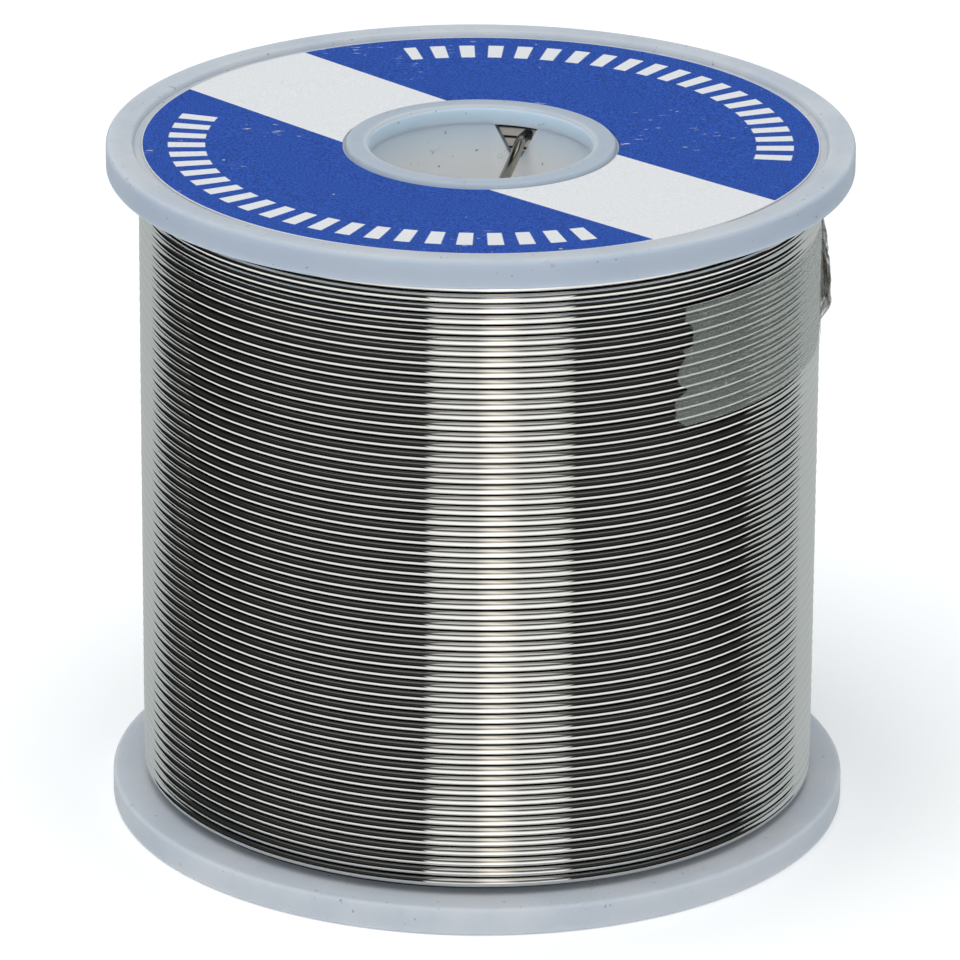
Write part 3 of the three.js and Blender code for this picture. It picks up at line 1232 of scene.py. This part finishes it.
@dataclass
class StartTail:
    """The wire's free start: out of the notch, over its edge and down inside the bore."""

    spool: Spool
    winding: Winding
    length: float = 35.2 * MM
    core_diameter: float = 0.3 * MM
    core_proud: float = 0.02 * MM
    core_sides: int = 10
    route: tuple[Triple, ...] = (
        (-1.2, -3.5, 0.5),
        (-0.6, -3.5, 0.5),
        (0.05, -3.4, 0.57),
        (0.64, -3.1, 0.94),
        (1.07, -2.3, 1.5),
        (1.4, -0.5, 2.2),
        (1.68, 3.3, 3.3),
        (1.84, 9.8, 5.0),
        (1.79, 17.6, 7.3),
        (1.66, 25.6, 10.1),
        (1.6, 32.6, 13.1),
        (1.61, 37.7, 16.1),
        (1.65, 40.2, 19.1),
        (1.71, 39.9, 22.1),
        (1.73, 37.1, 25.1),
        (1.7, 33.3, 28.1),
        (1.64, 30.9, 31.1),
        (1.61, 30.4, 33.1),
    )
    points_per_knot: int = 10
    flux: RosinFlux = field(default_factory=RosinFlux)
    finish: DrawnSolder = DrawnSolder(
        name="handled_solder",
        metal=(0.42203, 0.39361, 0.33757, 1.0),
        roughness=0.14,
        paints_crevice_shade=False,
    )

    def path(self) -> np.ndarray:
        """Its centreline from the notch to the cut.

        Returns:
            Rows of x, y, z.
        """
        knots = []
        for inset, past, down in self.route:
            radius = self.spool.bore_radius - inset * MM
            height = self.spool.upper_inner_face - down * MM
            knots.append(around(radius, self.spool.notch_deg + past, height))
        return smooth_path(knots, self.points_per_knot)

    def build(self) -> None:
        path = self.path()
        core_path = path.copy()
        ahead = path[-1] - path[-2]
        core_path[-1] += ahead / np.linalg.norm(ahead) * self.core_proud
        tail = drawn_wire("free_start_tail", path, self.winding.diameter)
        finished(tail, "wire_start_tail", self.finish)
        core = drawn_wire("flux_core", core_path, self.core_diameter, self.core_sides)
        finished(core, "start_tail_flux_core", self.flux)


@dataclass
class Tape:
    """The strip of clear tape over the wire's outer end: torn at the front, tented over the wire."""

    spool: Spool
    winding: Winding
    outer_end: OuterEnd
    width: float = 9.0 * MM
    drop: float = 3.6 * MM
    film: float = 0.05 * MM
    stand_off: float = 0.05 * MM
    ripple: float = 0.018 * MM
    far_deg: float = 168.0
    tent_gap: float = 0.02 * MM
    tent_top: float = 0.8
    tent_reach: float = 1.7 * MM
    loose_lift: Point = (0.05 * MM, 0.5 * MM)
    crumple: float = 0.12 * MM
    fold_steps: Triple = (1.1, 0.45, 2.0)
    fold_sharpness: float = 4.0
    torn_edge: tuple[Point, ...] = (
        (3.46, 35.8),
        (4.71, 35.5),
        (5.23, 37.2),
        (6.74, 37.3),
        (6.83, 35.0),
        (7.23, 36.0),
        (8.28, 34.4),
        (9.24, 34.2),
        (9.88, 36.3),
        (10.56, 33.8),
        (11.94, 34.0),
        (12.6, 35.9),
    )
    columns: int = 300
    rows: int = 36
    crease_deg: float = 50
    finish: ClearTape = field(default_factory=ClearTape)

    def tent(self, degrees: np.ndarray, drop: np.ndarray) -> np.ndarray:
        """How far the film stands off the winding because of the wire under it.

        Args:
            degrees: angle of each point.
            drop: distance of each point below the upper inner face.

        Returns:
            The lift of each point.
        """
        path = self.outer_end.path()
        wire_drop = self.spool.upper_inner_face - path[:, 2]
        scale = math.radians(1) * self.winding.crest_radius
        apart_x = (degrees[:, None] - degrees_of(path)[None, :]) * scale
        apart_z = drop[:, None] - wire_drop[None, :]
        near = np.sqrt((apart_x**2 + apart_z**2).min(axis=1))
        half = self.winding.diameter / 2
        full = self.winding.diameter + self.outer_end.lift + self.tent_gap
        return full * (1 - smooth(near, half * self.tent_top, half + self.tent_reach))

    def wrap(self, obj: bpy.types.Object) -> None:
        """Lays the flat grid round the winding, with a UV map in millimetres along and across the strip.

        Args:
            obj: a grid of unit size.
        """
        flat = vertices_of(obj)
        share, down = flat[:, 0] + 0.5, 0.5 - flat[:, 1]
        drop = self.drop + self.width * down
        torn = np.interp(drop / MM, *zip(*self.torn_edge))
        degrees = torn + (self.far_deg - torn) * share
        lift = self.tent(degrees, drop)
        radius = self.winding.crest_radius + self.stand_off + lift
        height = self.spool.upper_inner_face - drop
        waves = np.cos(2 * np.pi * (self.winding.top_height - height) / self.winding.diameter)
        rumple = np.array([self.rumple(a, z) for a, z in zip(degrees, height)])
        loose = smooth(lift, *self.loose_lift)
        radius += self.ripple * waves * (1 - loose) + self.crumple * rumple * loose
        put_vertices(obj, all_around(radius, degrees, height))
        along = np.radians(degrees) * self.winding.crest_radius
        put_uv(obj, np.stack([along, drop], axis=1) / MM)

    def rumple(self, degrees: float, height: float) -> float:
        """Sharp upright folds of loose film, from -1 to 1."""
        along, up, level = self.fold_steps
        return 1 - self.fold_sharpness * abs(noise.noise(Vector((degrees * along, height / MM * up, level))))

    def build(self) -> None:
        """Builds the strip."""
        bpy.ops.object.select_all(action="DESELECT")
        bpy.ops.mesh.primitive_grid_add(x_subdivisions=self.columns, y_subdivisions=self.rows, size=1)
        obj = added("clear_tape_strip")
        self.wrap(obj)
        with editing(obj):
            bpy.ops.mesh.normals_make_consistent(inside=False)
        apply_modifier(obj, "SOLIDIFY", thickness=self.film, offset=0)
        bpy.ops.object.shade_smooth_by_angle(angle=math.radians(self.crease_deg))
        finished(obj, "tape_strip", self.finish)


# ---------------------------------------------------------------- the studio


def placed(name: str, data: bpy.types.ID, place: Vector, ahead: Vector) -> bpy.types.Object:
    """Puts a camera or a light in the scene.

    Args:
        name: its name.
        data: the camera or the light.
        place: where it stands.
        ahead: the direction that it faces.

    Returns:
        Its object.
    """
    obj = bpy.data.objects.new(name, data)
    bpy.context.scene.collection.objects.link(obj)
    obj.location = place
    obj.rotation_mode = "QUATERNION"
    obj.rotation_quaternion = ahead.to_track_quat("-Z", "Y")
    return obj


@dataclass
class Viewpoint:
    """The camera."""

    lens_mm: float = 285.25
    sensor_mm: float = 36.0
    clip: Point = (0.02, 50.0)
    distance: float = 0.56146
    elevation_deg: float = 21.089
    roll_deg: float = 0.345
    target: Triple = (0.0865 * MM, 0.0, 24.543 * MM)

    def build(self) -> None:
        """Makes the camera and sets it as the scene's."""
        data = bpy.data.cameras.new("view")
        data.lens, data.sensor_width = self.lens_mm, self.sensor_mm
        data.clip_start, data.clip_end = self.clip
        angle = math.radians(self.elevation_deg)
        back = Vector((0, -math.cos(angle), math.sin(angle)))
        camera = placed("view", data, Vector(self.target) + back * self.distance, -back)
        roll = Quaternion((0, 0, 1), math.radians(self.roll_deg))
        camera.rotation_quaternion = camera.rotation_quaternion @ roll
        bpy.context.scene.camera = camera


@dataclass
class SoftLight:
    """A large square light aimed at the middle of the spool."""

    name: str
    place: Triple
    size: float
    power: float
    aim: Triple = (0.0, 0.0, 0.03)

    def build(self) -> None:
        """Makes the light; the studio walls stand in for it in reflections."""
        data = bpy.data.lights.new(self.name, "AREA")
        data.shape, data.size, data.energy = "SQUARE", self.size, self.power
        light = placed(self.name, data, Vector(self.place), Vector(self.aim) - Vector(self.place))
        light.visible_glossy = False
        light.visible_camera = False


@dataclass
class Studio:
    """A pale floor, soft lights, and the studio's walls as the shiny wire reflects them.

    Each stop of the side walls and of the window is an elevation in degrees, a brightness and a warmth.
    """

    floor_size: float = 12.0
    floor_drop: float = 0.01 * MM
    floor: Colour = (0.97, 0.975, 0.98, 1.0)
    floor_shade: float = 0.99
    floor_cloud: Grain = Grain(30)
    floor_roughness: float = 0.9
    floor_lift: float = 0.16
    ambient: Colour = (0.93, 0.97, 1.0, 1.0)
    ambient_strength: float = 0.52
    sides: tuple[Triple, ...] = (
        (-90, 1.0, 0.0),
        (-33, 1.0, 0.0),
        (-26, 0.01, 0.02),
        (-4, 0.01, 0.02),
        (15, 0.036, 0.02),
        (29, 0.032, 0.02),
        (42, 0.016, 0.02),
        (48, 0.15, 0.0),
        (90, 0.22, 0.0),
    )
    window: tuple[Triple, ...] = (
        (-90, 1.25, 0.0),
        (-28, 1.2, 0.0),
        (-13, 0.9, 0.0),
        (-2, 0.3, 0.02),
        (10, 0.1, 0.02),
        (25, 0.02, 0.03),
        (35, 0.68, 0.03),
        (47, 0.75, 0.03),
        (60, 0.52, 0.02),
        (80, 0.75, 0.0),
    )
    window_deg: Point = (-17.0, 31.0)
    window_soft_deg: float = 0.8
    streak: Colour = (0.44, 0.39, 0.34, 1.0)
    streak_deg: Point = (2.0, 12.0)
    streak_soft_deg: float = 4.0
    wall: Colour = (0.5, 0.535, 0.54, 1.0)
    wall_deg: Point = (132.0, -137.0)
    wall_soft_deg: float = 2.0
    wall_bulge_deg: Point = (22.0, 8.0)
    bulge_level_deg: Point = (2.0, 36.0)
    bulge_soft_deg: float = 5.0
    lights: tuple[SoftLight, ...] = (
        SoftLight("overhead", (-0.12, -0.2, 0.9), 0.8, 5.4),
        SoftLight("front_fill", (0.15, -0.8, 0.4), 0.5, 0.35),
    )

    def backdrop(self) -> None:
        """The floor, which the spool's shadow falls on."""
        bpy.ops.object.select_all(action="DESELECT")
        bpy.ops.mesh.primitive_plane_add(size=self.floor_size, location=(0, 0, -self.floor_drop))
        floor = added("studio_floor")
        material = bpy.data.materials.new("studio_floor")
        g = Graph(material)
        shade = tuple(self.floor_shade * part for part in self.floor[:3]) + (1.0,)
        cloud = g.noise(g.node("TexCoord", {}).outputs["Object"], self.floor_cloud)
        g.surface(
            {
                "Base Color": g.blend(cloud, shade, self.floor),
                "Roughness": self.floor_roughness,
                "Specular IOR Level": 0.0,
                "Emission Color": self.floor,
                "Emission Strength": self.floor_lift,
            }
        )
        floor.data.materials.append(material)
        floor.visible_glossy = False

    def ramp(self, g: Graph, elevation: object, stops: Sequence[Triple]) -> object:
        """Brightness by elevation.

        Args:
            g: the world's tree.
            elevation: elevation in degrees.
            stops: elevation, brightness and warmth of each stop.

        Returns:
            The colour.
        """
        node = g.node("ValToRGB", {0: g.math("ADD", g.math("DIVIDE", elevation, 180.0), 0.5)})
        elements = node.color_ramp.elements
        while len(elements) < len(stops):
            elements.new(0.5)
        for element, (degrees, light, warmth) in zip(elements, stops):
            element.position = degrees / 180 + 0.5
            element.color = (light * (1 + warmth), light, light * (1 - warmth), 1)
        return node.outputs[0]

    def walls(self, g: Graph) -> object:
        """The studio as the wire reflects it: a bright window in front, dark sides, a pale wall behind.

        Args:
            g: the world's tree.

        Returns:
            The colour by direction.
        """
        direction = g.node("TexCoord", {}).outputs["Generated"]
        degrees = g.times(g.turn(direction), 180 / math.pi)
        height = g.times(g.math("ARCSINE", g.split(direction)[2]), 180 / math.pi)
        framed = g.between(degrees, *self.window_deg, self.window_soft_deg)
        colour = g.blend(framed, self.ramp(g, height, self.sides), self.ramp(g, height, self.window))
        streak = g.between(degrees, *self.streak_deg, self.streak_soft_deg)
        colour = g.blend(streak, colour, self.streak, "ADD")
        (right, left), soft = self.wall_deg, self.wall_soft_deg
        level = g.between(height, *self.bulge_level_deg, self.bulge_soft_deg)
        on_right = g.plus(degrees, self.wall_bulge_deg[0], level)
        on_left = g.plus(degrees, -self.wall_bulge_deg[1], level)
        beyond = g.step(on_right, right - soft, right + soft)
        beyond = g.most(beyond, g.step(on_left, left - soft, left + soft, 1, 0))
        return g.blend(beyond, colour, self.wall)

    def surroundings(self) -> None:
        """The world: pale to the eye, soft white on matt surfaces and the studio's walls in shiny ones."""
        world = bpy.data.worlds.new("studio")
        bpy.context.scene.world = world
        g = Graph(world)
        rays = g.node("LightPath", {}).outputs
        soft = g.node("Background", {"Color": self.ambient, "Strength": self.ambient_strength}).outputs[0]
        walls = g.node("Background", {"Color": self.walls(g), "Strength": 1.0}).outputs[0]
        pale = g.node("Background", {"Color": self.floor, "Strength": 1.0}).outputs[0]
        shown = g.node("MixShader", {0: rays["Is Glossy Ray"], 1: soft, 2: walls}).outputs[0]
        shown = g.node("MixShader", {0: rays["Is Camera Ray"], 1: shown, 2: pale}).outputs[0]
        g.node("OutputWorld", {"Surface": shown})

    def build(self) -> None:
        """Makes the floor, the world and the lights."""
        self.backdrop()
        self.surroundings()
        for light in self.lights:
            light.build()
        bpy.context.scene.view_settings.view_transform = "Standard"



def main() -> None:
    """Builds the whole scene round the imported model."""
    logging.basicConfig(level=logging.INFO, format="%(name)s: %(message)s")
    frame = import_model()
    LOG.info("CAD nodes: %s", ", ".join(sorted(frame["nodes"])))
    Viewpoint().build()
    spool = Spool()
    winding = Winding(spool)
    outer_end = OuterEnd(spool, winding)
    StartTail(spool, winding).build()
    spool.build()
    Label(spool).build()
    winding.build()
    outer_end.build()
    Tape(spool, winding, outer_end).build()
    Studio().build()


if __name__ == "__main__":
    main()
____
Reproduce exactly, please, only the lines from the start of the data above to the line that contains "free start: out", with both ends kept.

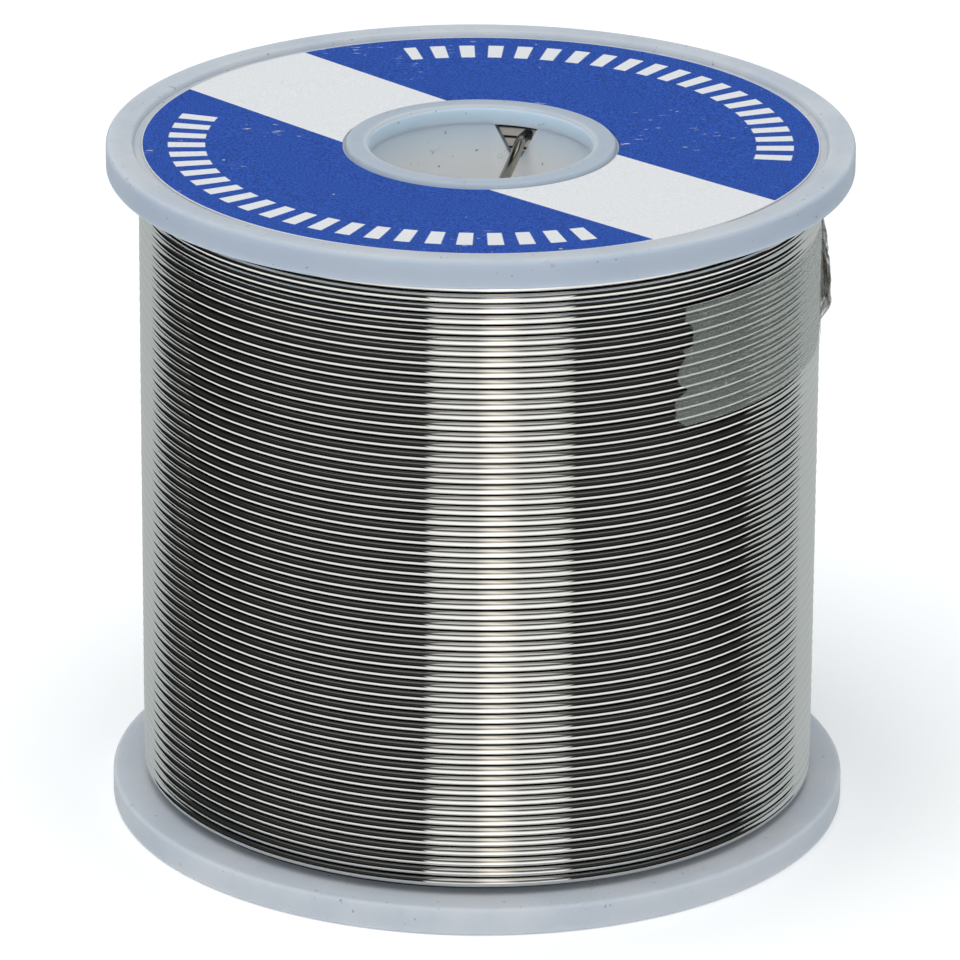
Write part 3 of the three.js and Blender code for this picture. It picks up at line 1232 of scene.py. This part finishes it.
@dataclass
class StartTail:
    """The wire's free start: out of the notch, over its edge and down inside the bore."""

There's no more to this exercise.